Even so, technological evolution is driving the increasing commoditization of lower specification products, with margins increasingly squeezed. By 2030 Agashe estimates 3 million tons of lubricants will be lost from the market. That will primarily be first-fill or factory-fill volumes and some demand for metalworking fluids will be eroded as newer cars move to aluminum or even thermoplastics. “There is also a discernible shift from business-to-consumer marketing to business-to-business marketing, and companies should reassess their route to market,” Agashe said. Customers are increasingly savvy with social media, she noted, an area where many lubricant marketers have lagged.
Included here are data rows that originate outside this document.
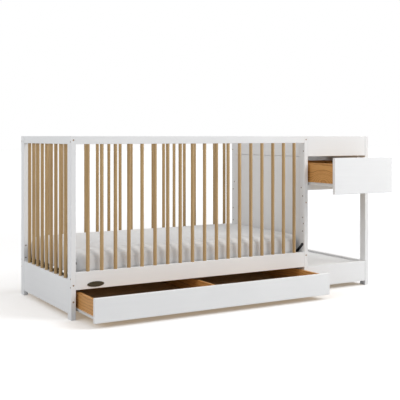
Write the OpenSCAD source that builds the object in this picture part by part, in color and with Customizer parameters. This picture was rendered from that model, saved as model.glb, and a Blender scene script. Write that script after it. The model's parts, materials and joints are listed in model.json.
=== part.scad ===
// Crib with attached changer: spindle crib, under-bed drawer, changer with drawer and open shelf.
// Millimetres, +Z up. Sizes are worked out in a corner frame, with X from the outer face of the
// left end, Y from the front face of the posts and Z from the floor. in_frame() then moves it so
// that the origin lies on the floor, in the middle of the box that the part fills as photographed.

/* [Crib] */
// Length of the crib over its posts
crib_l = 1378; // [1340:1:1400]
// Depth of the crib and of the changer
crib_w = 751; // [735:1:800]
// Height of all the posts
crib_h = 860; // [855:1:880]
// Width of a post along the crib's length
post_x = 24; // [24:1:28]
// Width of a post across the crib
post_y = 45; // [42:1:55]

/* [Rails and panels] */
// Thickness of the front and back rails
rail_t = 20; // [18:1:21]
// Height of the top rails
top_rail_h = 37.5; // [36:0.5:42]
// Underside of the front and back bottom rails
bottom_rail_z = 140.5; // [140:0.5:145]
// Height of the bottom rails
bottom_rail_h = 82; // [75:1:90]
// Underside of the end panels and of the changer's lower aprons
low_z = 26; // [20:1:30]
// Top of the left end's lower panel
end_panel_top = 185; // [180:0.5:195]
// Height of the boards at the top of the changer and of the right end
apron_h = 112; // [108:1:114]

/* [Spindles] */
// Diameter of a round spindle
spindle_d = 18; // [14:0.5:18]
// Spindles in the front and in the back
side_count = 18; // [14:1:18]
// Distance between the side spindles
side_pitch = 70.8; // [66:0.1:71]
// Spindles in the left end
end_count = 9; // [7:1:9]
// Distance between the end spindles
end_pitch = 67.4; // [60:0.1:68]

/* [Changer] */
// Length of the crib and changer together
overall_l = 1815; // [1780:1:1900]
// Top of the open shelf
shelf_top = 129; // [124:1:134]
// Top of the lower aprons
shelf_apron_top = 140; // [138:1:150]
// Underside of the drawer case
case_z = 560; // [554:1:560]
// Top of the tray that a changing pad lies on
tray_top = 766; // [763:1:780]

/* [Under-bed drawer] */
// How far the under-bed drawer stands open
under_open = 222; // [100:1:300]
// Top of the under-bed drawer's front
under_front_top = 138; // [132:1:139]
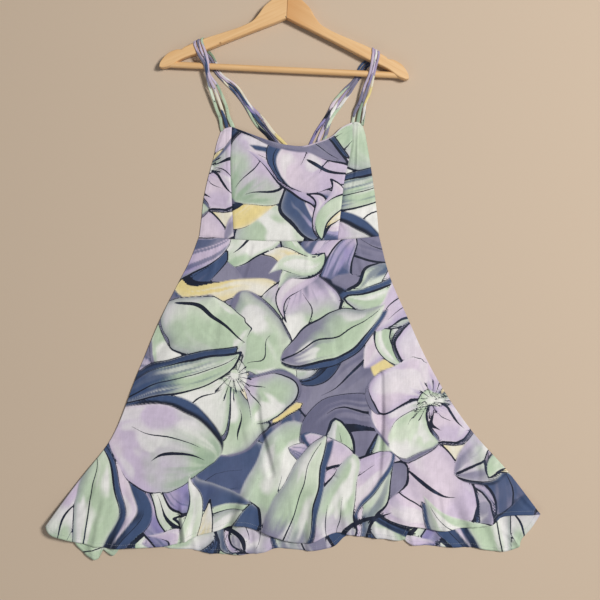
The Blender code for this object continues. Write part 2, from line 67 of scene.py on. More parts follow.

But despite gloomy forecasts, there are opportunities. Companies such as Total and Fuchs are already working with EV manufacturers on new applications including battery cooling fluids, copper wire drawing fluids and first-fill greases, Agashe added. Companies nimble enough to adapt early to change will likely benefit from doing so, she said. Shell Lubricants has partnered with Uber in India beyond plain vanilla oil changes, offering Uber drivers vehicle maintenance, gadget repair and account/payment services. Meanwhile, Uber and ride sharing competitor Lyft have joined forces with U.S. fuel retailers that include ExxonMobil and Shell, providing driver partners savings at the pump.

The lubricant industry may experience a spate of mergers and acquisitions as companies attempt to enter new segments. Agashe identified the fleet management market as a potential hybrid, where lubricant companies can extend their reach.

Predicting the future is difficult, she said, but one thing is certain: It is unlikely to be business as usual.